Hill and his group seem to be responding to the sentiment that the rebels were the bad guys. The problem is, they overcompensate when fighting against this negative image. It would be entirely reasonable to campaign to bring the South's cause to a position of equal prominence - to allow Southern soldiers to be respected and remembered as favorably as Northern ones. Most people recognize that neither side in the Civil War was definitively superior in its motives.

But the League refuses to stop here. They insist on exalting the Southern cause to a lofty perch above all others. They ignore the historical truth that both sides in the Civil War had reasonable justifications for their actions. After almost 150 years, they still think that they were entirely right and everyone else was completely wrong.

From this elitism and refusal to look at history objectively flows the League's second pride-based problem: insensitivity to its minority status.

Hill said at the rally, "Those people who do not like our symbols, we are here today to tell them, 'You need to get used to them.
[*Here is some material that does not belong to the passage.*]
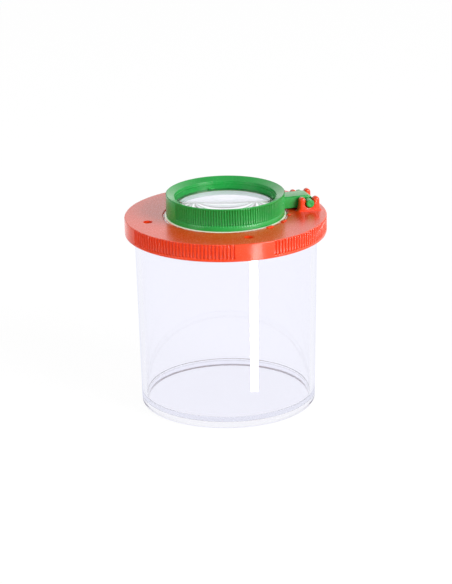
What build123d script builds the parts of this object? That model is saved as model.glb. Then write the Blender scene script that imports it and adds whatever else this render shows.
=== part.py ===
from build123d import *
from math import degrees
import os

# Magnifying jar: a clear cup, a push-on lid that carries a fixed lens, and a second lens in a
# ribbed frame that swings up on a snap hinge. Sizes are in millimetres. The origin is the centre
# of the jar's foot, +Z is up and +X points at the hinge.

# Jar
jar_height = 69.2
jar_top_radius = 33.3
jar_base_radius = 32.1
jar_wall = 1.8
foot_height = 2.4
foot_width = 2.1
foot_round = 1.2
floor_thickness = 1.8
floor_round = 1.6
bead_width = 1.0
bead_height = 3.6
bead_round = 0.4

# Lid
lid_slip = 0.2
seat_gap = 0.1
skirt_wall = 2.3
skirt_height = 6.4
plate_thickness = 2.0
lid_edge_round = 0.35
vent_holes = 3
vent_hole_radius = 1.5
vent_offset = 6.2
vent_chamfer = 0.2
lid_rib_spacing = 1.322
lid_patch_angle = 22.1
lid_rib_margin = 0.7
lid_groove_radius = 0.32
lid_groove_depth = 0.28

# Fixed lens and its seat in the lid
fixed_flange_thickness = 1.1
fixed_flange_drop = 0.15
fixed_lens_slip = 0.3
fixed_lens_sag = 1.2
seat_width = 2.2
seat_thickness = 1.5
collar_wall = 2.0
snap_lugs_per_side = 3
snap_lug_first_angle = 20.0
snap_lug_spacing = 21.5
snap_lug_width = 4.2
snap_lug_reach = 1.0
snap_lug_root = 0.7
snap_lug_height = 0.4
lug_gap = 0.05

# Flip lens
flip_lens_radius = 18.25
flip_lens_slip = 0.05
flip_flange_thickness = 0.9
flip_lens_sag = 1.3

# Lens frame
ring_wall = 3.3
ring_height = 8.3
ring_clearance = 0.2
ring_gap = 1.4
rim_land = 0.25
rim_drop = 1.2
step_width = 0.3
step_drop = 1.1
ledge_height = 3.4
ledge_thickness = 1.0
ledge_width = 1.1
lower_bore_relief = 0.7
frame_lugs = 4
frame_lug_width = 2.4
frame_lug_reach = 0.5
frame_lug_height = 0.55
frame_rib_spacing = 0.963
thumb_patch_angle = 35.0
arm_patch_angle = 38.8
frame_rib_top_margin = 0.4
frame_rib_base_margin = 1.7
frame_groove_radius = 0.26
frame_groove_depth = 0.22

# Hinge
swing_gap = 2.0
pin_radius = 1.5
pin_slip = 0.05
pin_overhang = 0.7
pin_end_round = 0.3
arm_width = 6.8
arm_thickness = 4.5
arm_lift = 0.6
arm_clearance = 0.4
clip_depth = 2.8
clip_foot_flare = 1.0
clip_foot_height = 3.0
prong_thickness = 2.3
prong_lip = 0.15
prong_head_rise = 0.95

# Angles in degrees, and how near two sizes must be to count as the same
half_turn = 180
quarter_turn = 90
quarters = 4
tolerance = 0.01

# Heights worked out from the sizes above
lid_underside = jar_height + seat_gap
lid_top = lid_underside + plate_thickness
skirt_bottom = lid_top - skirt_height
floor_top = foot_height + floor_thickness
bead_bottom = jar_height - bead_height
fixed_flange_top = lid_top - fixed_flange_drop
seat_top = fixed_flange_top - fixed_flange_thickness
seat_bottom = seat_top - seat_thickness
ring_bottom = fixed_flange_top + ring_clearance
ring_top = ring_bottom + ring_height
ledge_top = ring_bottom + ledge_height
flip_flange_top = ledge_top + flip_flange_thickness
pin_z = lid_top + arm_lift + arm_thickness / 2

# Radii worked out from the sizes above
bead_radius = jar_top_radius + bead_width
lid_bore = bead_radius + lid_slip
lid_radius = lid_bore + skirt_wall
frame_bore = flip_lens_radius + flip_lens_slip
ring_radius = frame_bore + ring_wall
ledge_radius = frame_bore - ledge_width
lower_bore = frame_bore + lower_bore_relief
recess_radius = ring_radius + ring_gap
fixed_lens_radius = recess_radius - fixed_lens_slip
opening_radius = recess_radius - seat_width
collar_radius = recess_radius + collar_wall
vent_radius = recess_radius + vent_offset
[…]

Our symbols are not going away.'" The cloud of pride around Hill's head is too thick for the idea that he doesn't live in the Confederate States of America to penetrate the haze. If Hill were not intoxicated by Southern pride, he might realize the importance of the term "our symbols." The symbols he speaks of are in fact theirs; they aren't everyone else's.

The South stopped being the Confederacy in name a long time ago. It stopped being the Confederacy in spirit - at least for many Southerners - only slightly more recently. Hill doesn't speak for a majority of the South when he advocates the revival of Southernism and the formation of an independent Southern nation.

Surely he has the right to say such things. But he doesn't have the right to force his cause on everyone else. And that's what placing the Confederate flag atop every Southern capitol would be. No minority group has the right to insist that everyone else accept its symbols.

Hill and his group are entitled to express their Southern pride as private citizens. They are not authorized to speak for the rest of us. Only if they convince the entire South to agree with them will state capitols become an appropriate place for the Confederate battle flag. Until that happens, we need not "get used" to their symbols. Hopefully, someone can break through the wall of pride someday to make them understand that.